Lastly, Jersey managers have achieved their “business as usual” status due to their ability to demonstrate substance, notes Robins. Fund managers looking to escape the directive’s reach that set up shop in Jersey must, for local regulatory purposes, actually be able to prove the fund is controlled and managed in the Channel Islands and not just be a “letter-box entity”, he explains.
Jersey-based managers demonstrate this in a few ways, not least of which is the requirement that a regulated fund’s managing board features at least two experienced Jersey resident directors. What’s more is that these directors have primary responsibility for actual portfolio management and risk supervision duties, says Robins and delegation of functions to third party service providers is monitored.

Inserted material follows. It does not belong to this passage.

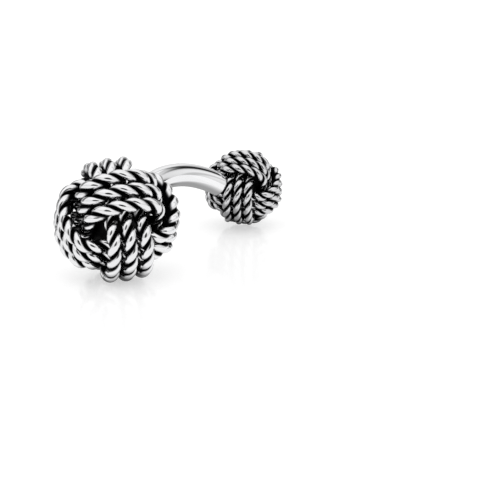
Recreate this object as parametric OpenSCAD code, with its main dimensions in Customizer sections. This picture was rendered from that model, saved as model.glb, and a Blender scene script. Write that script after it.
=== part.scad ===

“If you take a look at the hard numbers we’ve got about 1400 regulated funds in Jersey and around 385 individuals locally who, personally or through a financial services employer, are regulated and able to act as fund directors. On a crude, notional application of that ratio of local directors to funds each director is overseeing fewer than four funds. These are real directors, vetted by the local regulator, who know and understand the asset class well.”
Looking down further ahead in the AIFMD timeline Robins say’s the next major milestone date comes in 2017, “the time when ESMA reviews the market and decides if private placement regimes are eliminated.” And while he doesn’t believe this will turn out to be the case, he says with a note of confidence that “Jersey will be sure to monitor and prepare for” whatever regulatory moves its mainland neighbor takes.
EVCA statistics for European buy-out fund marketing in 2013 versus 2012 indicate increased fund raising from investors in the UK, U.S., Asia and the rest of the world and declining fund raising in Germany, France and other western European countries. Against that backdrop, being entirely unfettered by AIFMD restrictions when marketing outside Europe only underlines Jersey's continuing appeal as a domicile for GPs.